Whether it is the South Beach Diet, Tae Bo of the 1990s, or today’s “caveman” diet and Crossfit workouts, Americans have an obsession with their health and image.
It’s an obsession that sometimes conflicts with another American pastime, food. For Weber State University students and friends Brooke Anderson, sophomore and visual arts major, and Megan Gour, junior and psychology major, this semester has been about bridging the gap between these two obsessions.
“None of my clothes were fitting, and I was the heaviest I had ever been. I wanted to feel comfortable in my own skin again,” Anderson said, explaining why she started working out again.
It’s been easier to make the lifestyle change together, Anderson and Gour said.
Gour said they began with jogging 30 minutes a day on the treadmills at the Stromberg Gym and are now running as much as 6 miles a day. However, as the semester dies down, the roommates face a new challenge, the holidays.
“I refuse to starve myself during Thanksgiving and Christmas,” Gour said, “but I am also going to be careful.”
The holidays are usually accompanied by lavish feasts and meals that end with millions of Americans making New Year’s resolutions, pledging to get fit and eat better.
“If you do decide to make New Years the time to make a commitment to a healthy lifestyle, my best advice is to find a good friend to keep you accountable of your habits,” Anderson said. “I try to make commitments based on what time of my life the set goal is appropriate. We shouldn’t just adapt to a healthy lifestyle because it is a new year. We should do it because it is necessary at all times of the year.”

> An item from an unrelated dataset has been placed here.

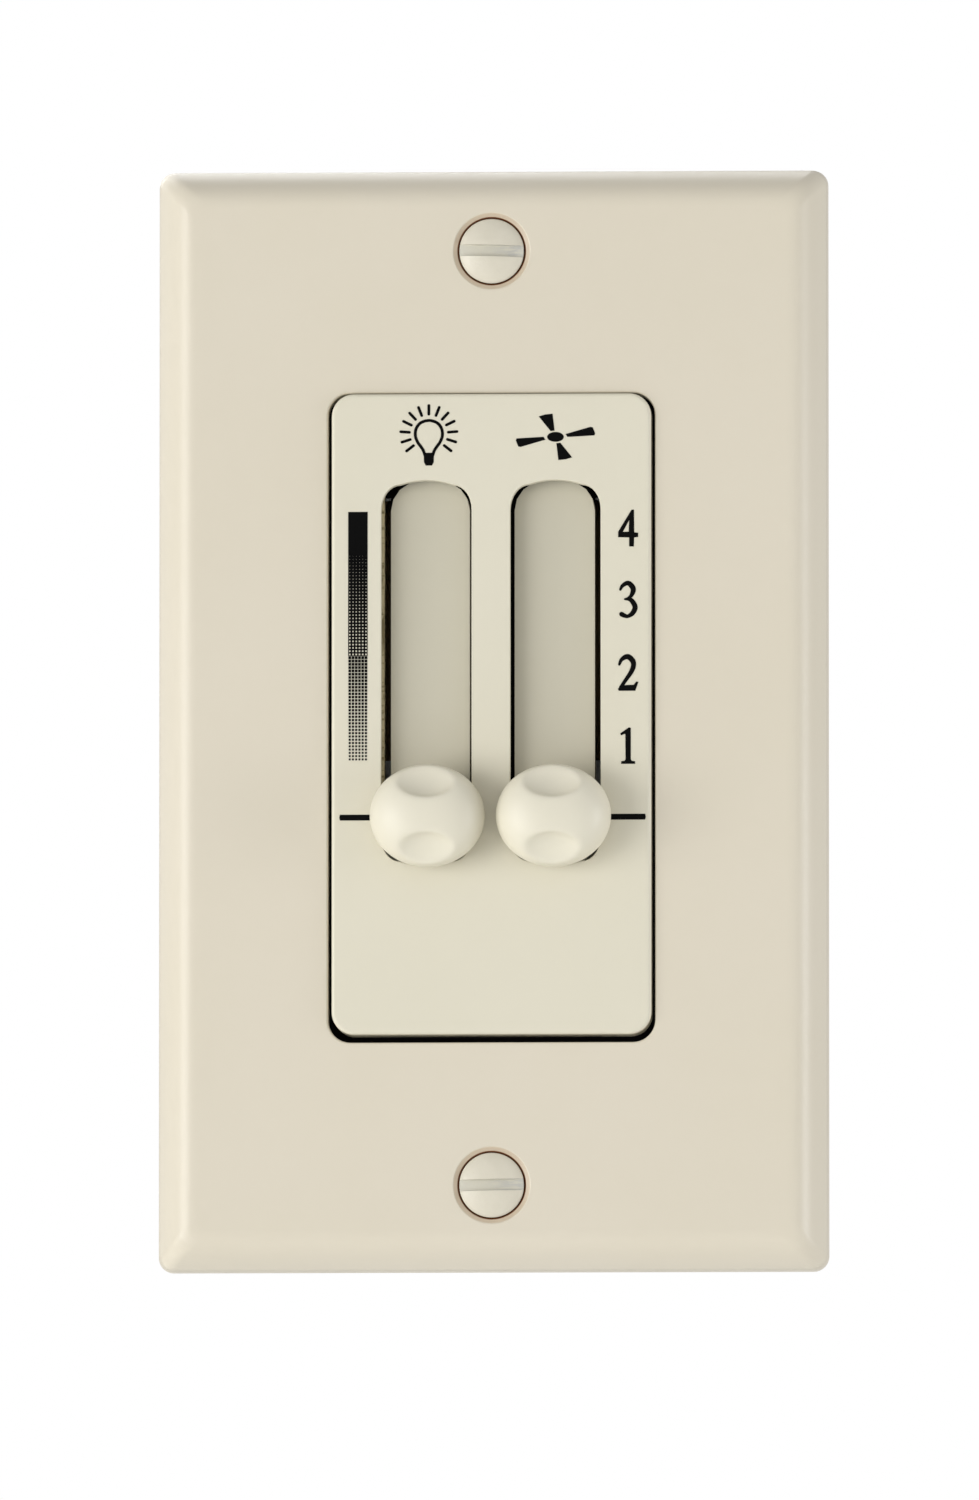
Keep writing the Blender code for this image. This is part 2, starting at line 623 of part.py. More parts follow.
def make_spring_contact(name, side, finger_x):
    """A flat bronze plate under a carriage, with fingers that reach to the board behind it."""
    plate = mirrored_box(side, (CAN_X - 2.9, CAN_X + 2.9), CONTACT_DEPTHS, (REST_Z - 4.5, REST_Z + 4.5))
    fingers = []
    for x in finger_x:
        for end in (-1, 1):
            path = [(side * x, 5.62, REST_Z + end * 1.0), (side * x, 6.5, REST_Z + end * 3.4)]
            path.append((side * x, 6.2, REST_Z + end * 4.2))
            fingers.append(wire(path, 0.3))
    return solid(name, "spring_bronze", plate, adds=fingers, smooth=False)


def make_detent_spring():
    """A bowed leaf beside the fan carriage, whose nose drops into a hole in the can at each speed."""
    outer = CAN_X - CAN_WIDTH / 2 + CAN_WALL
    path = [(outer + 0.85, 3.4, REST_Z - 5.0), (outer + 0.45, 3.4, REST_Z - 1.6), (outer + 0.1, 3.4, REST_Z)]
    path += [(outer + 0.45, 3.4, REST_Z + 1.6), (outer + 0.85, 3.4, REST_Z + 5.0)]
    return solid("fan_detent_spring", "spring_bronze", wire(path, 0.12), smooth=False)


def slide_axis(slide):
    """The empty on a slide's axis, which carries the pieces that travel."""
    axis = bpy.data.objects.new(f"{slide}_slide_axis", None)
    axis.empty_display_size = 0.01
    axis.location = Vector((SIDES[slide] * KNOB_X, -INSERT_FACE, REST_Z)) * METRES_PER_MM
    bpy.context.scene.collection.objects.link(axis)
    return axis


def carry(axis, pieces):
    """Parents the pieces of a slide to its empty, where they are."""
    for piece in pieces:
        piece.parent = axis
        piece.matrix_parent_inverse = Matrix.Translation(-axis.location)


def make_can(slide, holes=()):
    """The steel can that a carriage runs in, open at the back and slit in front for the knob's leg."""
    side = SIDES[slide]
    front, back = CAN_DEPTHS
    half_x = CAN_WIDTH / 2
    half_z = CAN_HEIGHT / 2
    wall = CAN_WALL
    outline = rounded_outline(CAN_WIDTH, CAN_HEIGHT, 0.8, (side * CAN_X, TRAVEL_MIDDLE_Z), steps=1)
    inside_x = (CAN_X - half_x + wall, CAN_X + half_x - wall)
    inside_z = (TRAVEL_MIDDLE_Z - half_z + wall, TRAVEL_MIDDLE_Z + half_z - wall)
    inside = mirrored_box(side, inside_x, (front + wall, back + 1), inside_z)
    slit_x = (LEG_OUTER_X - LEG_THICKNESS - 0.5, LEG_OUTER_X + 0.5)
    slit_z = (REST_Z - LEG_DOWN - 0.5, REST_Z + TRAVEL + LEG_UP + 0.5)
    slit = mirrored_box(side, slit_x, (front - 1, front + 1.5), slit_z)
    detents = []
    for z in holes:
        wall_x = (CAN_X - half_x - 0.5, CAN_X - half_x + wall + 0.2)
        detents.append(mirrored_box(side, wall_x, (2.7, 4.1), (z - 0.8, z + 0.8)))
    openings = together([slit, *detents])
    solid(f"{slide}_slide_can", "zinc_steel", prism(outline, (front, back)), cuts=[inside, openings])


def make_track_board(slide, strips, pins):
    """A board across the back of a can. Strips are (x, z low, z high, width) of its raised tracks or pads."""
    side = SIDES[slide]
    front, back = TRACK_BOARD_DEPTHS
    centre = (side * CAN_X, TRAVEL_MIDDLE_Z)
    outline = rounded_outline(CAN_WIDTH - 0.4, CAN_HEIGHT - 0.4, 0.5, centre, steps=1)
    depths = (front - 0.15, front + 0.3)
    adds = []
    for x, low, high, width in strips:
        adds.append(mirrored_box(side, (x - width / 2, x + width / 2), depths, (low, high)))
    for x, z in pins:
        adds.append(rod(PIN_RADIUS, (back - 0.5, BOARD_DEPTHS[1] + 0.1), (side * x, z), 6))
    name = {"light": "light_track_board", "fan": "fan_contact_board"}[slide]
    solid(name, "phenolic_board", prism(outline, (front, back)), adds=adds, smooth=False)


def make_light_slide():
    """The dimmer slide: a can, a board with two long tracks, and the knob with its carriage and wiper."""
    make_can("light")
    tracks_x = (CAN_X - CONTACT_X, CAN_X + CONTACT_X)
    make_track_board("light", [(x, *TRACK_ENDS, 1.6) for x in tracks_x], LIGHT_PINS)
    moving = [make_knob("light"), make_carriage("light", 3.6)]
    moving.append(make_spring_contact("light_wiper", SIDES["light"], tracks_x))
    carry(slide_axis("light"), moving)


def make_fan_slide():
    """The speed slide: a can with a hole for each stop, a board with a pad for each speed, and the knob."""
    make_can("fan", holes=FAN_STOPS)
    common_x, pads_x = CAN_X - CONTACT_X, CAN_X + CONTACT_X
    strips = [(common_x, *TRACK_ENDS, 1.6)]
    strips += [(pads_x, z - 2.0, z + 2.0, 2.2) for z in FAN_STOPS[1:]]
    make_track_board("fan", strips, FAN_PINS)
    moving = [make_knob("fan"), make_carriage("fan", 2.7)]
    moving.append(make_spring_contact("fan_contact_bridge", SIDES["fan"], (common_x, pads_x)))
    moving.append(make_detent_spring())
    carry(slide_axis("fan"), moving)


# ---- Circuit board and what is on it ----


def case_pins(centre, size):
    """Where the two pins of a box capacitor go through the board."""
    reach = size[1] / 2 - 1.5
    return [(centre[0], centre[1] + reach), (centre[0], centre[1] - reach)]


def axial_pins(centre, length):
    """Where the two legs of a lying component go through the board."""
    reach = length / 2 + 1.6
    return [(centre[0], centre[1] + reach), (centre[0], centre[1] - reach)]


def trimmer_pins():
    """Where the three pins of the trimmer go through the board."""
    x, z = TRIMMER_CENTRE
    return [(x - 2.0, z + 2.0), (x + 2.0, z + 2.0), (x, z - 2.0)]


def choke_pins():
    """Where the two ends of the choke's wire go through the board."""
    x, z = CHOKE_CENTRE
    return [(x - 4.0, z + 12.2), (x + 4.0, z + 12.2)]


def make_circuit_board():
    """The board, drilled for every pin."""
    holes = [(-x, z) for x, z in LIGHT_PINS] + FAN_PINS + [(x, TRIAC_LEADS_Z) for x in TRIAC_LEADS_X]
    for _, centre, size, _ in CASES.values():
        holes += case_pins(centre, size)
    for _, centre, _, length in AXIALS.values():
        holes += axial_pins(centre, length)
    holes += trimmer_pins() + choke_pins()
    through = (BOARD_DEPTHS[0] - 1, BOARD_DEPTHS[1] + 1)
    drills = [rod(PIN_HOLE_RADIUS, through, centre, 6) for centre in holes]
    outline = rounded_outline(*BOARD_SIZE, 1.0, steps=1)
    board = prism(outline, BOARD_DEPTHS)
    solid("circuit_board", "phenolic_board", board, cuts=[together(drills)], smooth=False)


def make_triac():
    """The power switch: a metal tab under a moulded body, with three legs bent back to the board."""
    x, z = TRIAC_HOLE
    tab = box((x - 5.0, x + 5.0), (0.8, 2.1), (z - 12.4, z + 3.2))
    body = box((x - 5.05, x + 5.05), (0.85, 5.2), (z - 12.5, z - 3.4))
    bends = ((3.4, z - 12.0), (3.4, TRIAC_LEADS_Z), (BOARD_DEPTHS[1] + 0.1, TRIAC_LEADS_Z))
    legs = [wire([(leg, y, bend_z) for y, bend_z in bends], 0.4) for leg in TRIAC_LEADS_X]
    hole = rod(1.8, (0.0, 3.0), TRIAC_HOLE, 16)
    solid("triac", "black_plastic", body, adds=[tab, *legs], cuts=[hole], smooth=False)
    sheet = box((x - 6.0, x + 6.0), (0.3, 0.5), (z - 14.0, z + 4.2))
    solid("triac_insulator", "mica", sheet, cuts=[rod(1.75, (0.0, 1.0), TRIAC_HOLE, 16)], smooth=False)
    rivet = [(0.0, -1.45), (2.6, -1.45), (1.4, -0.6), (1.4, 2.4), (2.5, 2.4), (2.3, 3.1), (0.0, 3.3)]
    solid("triac_rivet", "zinc_steel", turned(rivet, TRIAC_HOLE, 20))


def make_choke():
    """A ring core with one layer of wire. The winding is a sleeve with a ridge for each turn."""
    (inner, outer), (low, high) = CHOKE_RADII, CHOKE_DEPTHS
    bevel = 0.7
    section = [(inner + bevel, low), (outer - bevel, low), (outer, low + bevel), (outer, high - bevel)]
    section += [(outer - bevel, high), (inner + bevel, high), (inner, high - bevel), (inner, low + bevel)]
    solid("choke_core", "ferrite", turned(section, CHOKE_CENTRE, 28, closed=True))
    middle_radius, middle_y = (inner + outer) / 2, (low + high) / 2
    start, stop = math.radians(115), math.radians(425)
    rings = []
    for step in range(2 * CHOKE_TURNS + 1):
        angle = start + (stop - start) * step / (2 * CHOKE_TURNS)
        swell = 1.1 if step % 2 else 0.75
        ring = []
        for radius, y in section:
            out_r = radius + math.copysign(swell, radius - middle_radius)
            out_y = y + math.copysign(swell, y - middle_y)
            x = CHOKE_CENTRE[0] + out_r * math.cos(angle)
            ring.append((x, out_y, CHOKE_CENTRE[1] + out_r * math.sin(angle)))
        rings.append(ring)
    sleeve = skin(rings)
    clear = []
    for radius, y in section:
        clear_radius = radius + math.copysign(GAP, radius - middle_radius)
        clear.append((clear_radius, y + math.copysign(GAP, y - middle_y)))
    tails = []
    for x, z in choke_pins():
        start_y = 15.0
        tails.append(wire([(x, start_y, z - 3.6), (x, start_y, z), (x, BOARD_DEPTHS[1] - 0.5, z)], 0.3))
    room = turned(clear, CHOKE_CENTRE, 28, closed=True)
    solid("choke_winding", "copper_wire", sleeve, adds=tails, cuts=[room])


def make_cases():
    """Box capacitors, each on two pins."""
    for name, (finish, centre, size, height) in CASES.items():
        low, high = COMPONENT_DEPTH, COMPONENT_DEPTH + height
        rings = [(rounded_outline(*size, 0.8, centre, steps=1), y) for y in (low, high - 0.6)]
        rings.append((rounded_outline(size[0] - 1.0, size[1] - 1.0, 0.8, centre, steps=1), high))
        pins = [rod(PIN_RADIUS, (BOARD_DEPTHS[0], low + 0.5), pin, 6) for pin in case_pins(centre, size)]
        solid(name, finish, loft(rings), adds=pins, smooth=False)


def make_axials():
    """Round bodies that lie on the board with a leg bent down at each end."""
    for name, (finish, centre, radius, length) in AXIALS.items():
        x, z = centre
        y = COMPONENT_DEPTH + radius + 0.2
        half = length / 2
        profile = [(0.0, -half), (radius * 0.8, -half), (radius, -half + 0.5), (radius, half - 0.5)]
        profile += [(radius * 0.8, half), (0.0, half)]
        lie_down = Matrix.Translation((x, y, z)) @ Matrix.Rotation(math.pi / 2, 4, "X")
        legs = []
        for pin_x, pin_z in axial_pins(centre, length):
            inward = math.copysign(half - 0.9, pin_z - z)
            bends = ((y, z + inward), (y, pin_z), (BOARD_DEPTHS[0], pin_z))
            legs.append(wire([(pin_x, bend_y, bend_z) for bend_y, bend_z in bends], PIN_RADIUS * 0.8))
        solid(name, finish, moved(turned(profile, segments=12), lie_down), adds=legs)


def make_trimmer():
    """The low-end adjustment that is set once at the factory."""
    x, z = TRIMMER_CENTRE
    low = COMPONENT_DEPTH
    body = prism(rounded_outline(6.6, 7.0, 0.6, TRIMMER_CENTRE, steps=1), (low, low + 3.6))
    adds = [rod(2.2, (low + 3.0, low + 4.6), TRIMMER_CENTRE, 16)]
    adds += [rod(PIN_RADIUS, (BOARD_DEPTHS[0], low + 0.5), pin, 6) for pin in trimmer_pins()]
    slot = box((x - 2.5, x + 2.5), (low + 3.9, low + 6), (z - 0.3, z + 0.3))
    solid("trimmer", "blue_case", body, adds=adds, cuts=[slot])


def main():
    """Builds every piece of the control."""
    clear_scene()
    make_wall_plate()
    make_plate_screws()
    make_face_insert()
    make_slot_floor()
    make_mounting_strap()
    make_device_screws()
    make_ground_screw()
    make_rear_housing()
    make_housing_rivets()
    make_light_slide()
    make_fan_slide()
    make_circuit_board()
    make_triac()
    make_choke()
    make_cases()
    make_axials()
    make_trimmer()


if __name__ == "__main__":
    main()
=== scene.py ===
"""Dimmer slide switch: the finished look of a light dimmer slide beside a fan speed slide.

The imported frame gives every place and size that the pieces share. Pieces are shaped in millimetres at
their real place, with +Z up and the front facing -Y, and settle() brings each one to metres at the end.
"""

import json
import logging
import math
from collections.abc import Callable, Iterator, Sequence
from contextlib import contextmanager
from dataclasses import dataclass, field
from enum import Enum

import bmesh
import bpy
from mathutils import Matrix, Vector

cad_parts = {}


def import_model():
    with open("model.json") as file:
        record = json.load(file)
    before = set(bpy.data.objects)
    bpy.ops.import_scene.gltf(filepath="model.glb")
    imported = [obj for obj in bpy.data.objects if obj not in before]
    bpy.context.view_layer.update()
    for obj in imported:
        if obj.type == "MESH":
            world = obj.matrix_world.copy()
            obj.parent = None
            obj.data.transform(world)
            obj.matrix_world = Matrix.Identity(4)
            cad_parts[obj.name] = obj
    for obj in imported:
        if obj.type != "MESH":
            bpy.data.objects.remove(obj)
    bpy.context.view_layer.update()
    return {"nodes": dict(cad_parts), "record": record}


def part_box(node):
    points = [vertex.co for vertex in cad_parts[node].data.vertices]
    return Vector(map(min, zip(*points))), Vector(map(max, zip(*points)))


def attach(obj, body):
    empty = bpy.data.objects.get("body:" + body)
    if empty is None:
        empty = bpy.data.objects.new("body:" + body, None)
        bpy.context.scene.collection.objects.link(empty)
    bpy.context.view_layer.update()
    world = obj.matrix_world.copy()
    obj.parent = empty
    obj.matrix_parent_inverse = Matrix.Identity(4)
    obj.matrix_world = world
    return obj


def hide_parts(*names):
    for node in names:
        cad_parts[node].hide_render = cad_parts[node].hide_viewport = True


MM = 0.001
CONTROL_BODY = "control_body"
PLATE_SCREW_Z = 48.42
MERGE_DISTANCE = 0.002
INK_MERGE_DISTANCE = 1e-4
SAME_DEPTH = 0.01
FLAT_ANGLE = math.radians(0.5)
FACING = 0.9
ORIGIN = Vector((0, 0, 0))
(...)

Americans can find accountability exercise partners in some unexpected places. In February 2010, U.S. First Lady Michelle Obama launched a program titled Lets Move! in an attempt to tackle the childhood obesity epidemic, as she describes it, that plagues the nation.
According to the data Obama’s initiative has gathered, obesity amongst children has tripled in the last 30 years, and she claims that if something is not done soon, one-third of all children born in 2000 will suffer from diabetes.
This national health movement reaches home to Utah as well. The Utah Department of Human Services has an initiative called Maintain Don’t Gain that tackles four major areas of health: Physical Health, Nutrition, Mental Health and Sleep. The department’s intentions are to help residents maintain their weight throughout the holiday season.
Even at WSU, the Department of Employee Wellness launched a similar initiative called Project Zero to help faculty and staff keep off weight during the holidays.
“It is important to spend time focusing on good health because we only get one body in this lifetime, and we need to do what we can to take care of it,” Anderson said. “It is a commitment to benefit from even years down the road.”